What is tax planning?
Tax planning is the analysis of a financial situation or plan to ensure that all elements work together to allow you to pay the lowest taxes possible. Considerations of tax planning include the timing of income, size, purchases, and planning for expenditures. Tax Network USA offers tax planning services to help our clients lower their taxes for years to come.
Why is tax planning important?
Tax planning is an important part of financial planning. It ensures that you will save on taxes while also meeting the legal obligations and requirements.
When you plan your taxes, there is less likely going to be financial surprises that you need to fulfill.
The main reason for tax planning is to save money and mitigate one’s tax burden, although that is not the only reason to tax plan.
We can help with:
- Forward thinking tax planning
- Understand how your financial products work
- Learn how to coordinate your products
- Measure performance
- Compare financial decisions
- Eliminate financial errors and omissions
What are the benefits of tax planning?
The benefits of tax planning consist of having your finances in order, knowing how much you owe in taxes, and having a plan in place ensuring you will not have to write unexpected checks.
How to start tax planning
1. Get organized
Ensure that your finances are in order by saving relevant receipts, documents, and continuous billing. If you need help getting organized, you can use online resources such as Quick Books. You can snap pictures of receipts and invoices and file for when you do your tax planning with Tax Network USA.
The list below are things you should include if applicable to you:
- Forms W-2 from your employer(s)
- Forms 1099 from banks, issuing agencies and other payers including unemployment compensation, dividends, distributions from a pension, annuity or retirement plan
- Form 1099-K, 1099-MISC, W-2 or other income statement if you worked in the gig economy
- Form 1099-INT if you were paid interest
- Other income documents and records of virtual currency transactions
- Form 1095-A, Health Insurance Marketplace Statement, to reconcile advance Premium Tax Credits for Marketplace coverage
- Letter 6419, 2021 Total Advance Child Tax Credit Payments to reconcile your advance Child Tax Credit payments
- Letter 6475, Your 2021 Economic Impact Payment, to determine whether you’re eligible to claim the Recovery Rebate Credit
2. Contact a Tax Professional at Tax Network USA
Once you are organized to the best of your ability, it is time to talk with a tax expert.
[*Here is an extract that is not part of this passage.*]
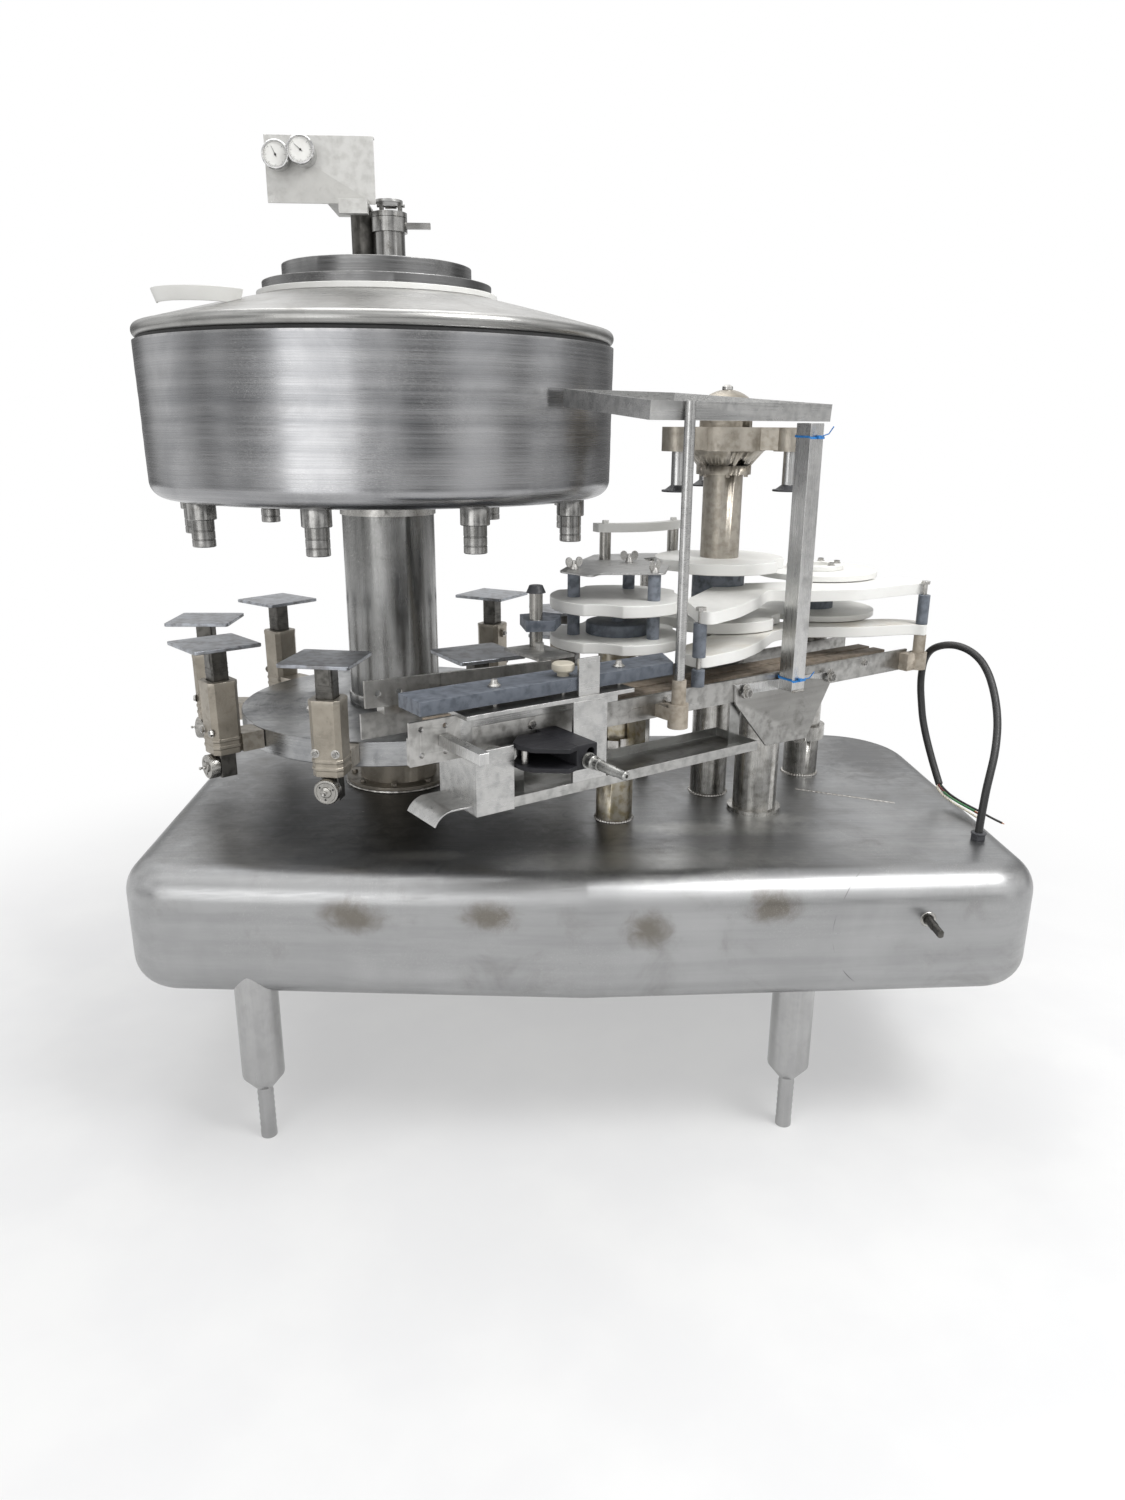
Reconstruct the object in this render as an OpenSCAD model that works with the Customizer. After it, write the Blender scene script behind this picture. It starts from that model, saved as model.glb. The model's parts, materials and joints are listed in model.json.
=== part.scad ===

Our tax professionals are equipped with the knowledge to help you make the best decisions when it comes to tax planning. Whether you are a new investor or an established business owner, we can help you with your tax planning.
Frequently Asked Questions About Tax Planning
What are tax planning strategies?
Tax planning strategies vary between each individual client. Our tax professionals will help you determine what tax planning strategy is good for you.
Who needs tax planning?
Anyone who would like to stay organized with their taxes. Whether it be an individual investor or a small business owner.
What is the difference between tax avoidance and tax evasion?
Tax avoidance is structuring your affairs so that you pay the least amount of tax due. Tax evasion is lying on your income tax form or any other form.
What is the federal gift and estate tax?
The federal gift and estate tax is essentially a tax on the transfer of wealth. Every estate is potentially subject to the federal gift and estate tax; however, every taxpayer is also entitled to an exemption. Federal gift and estate taxes are levied on the combined total of the value of all gifts made during a taxpayer’s lifetime and the value of all assets owned by the taxpayer at the time of death. Although the federal gift and estate tax rate fluctuated historically, the American Taxpayer Relief Act of 2012 (ATRA) permanently set the rate at 40 percent.
What is “portability”?
Portability refers to a surviving spouse’s ability to use any unused portion of a deceased spouse’s lifetime exemption. For examples, imagine that Ronald and Cindy are married. Ronald passes away in 2019 leaving behind an estate valued at $9 million. Ronald’s estate would use $9 million of his $11.4 million lifetime exemption. The remaining $2.4 million would “port” over to Cindy. Cindy would then have a $13.4 million exemption (Cindy’s $11.4 million plus Ronald’s $2.4 million = $13.4 million) that can be used when Cindy’s estate is probated. Keep in mind that these figures only work while the increased lifetime exemption amount is in place.
What is annual exclusion?
The annual exclusion is an extremely beneficial tax avoidance tool that allows each taxpayer to gift up to $15,000 in assets to an unlimited number of beneficiaries each year tax-free. Couples can gift-split and gift assets valued at up to $30,000. By way of illustration, a married couple with four children could transfer $120,000 in assets each year without using any of their lifetime exemption.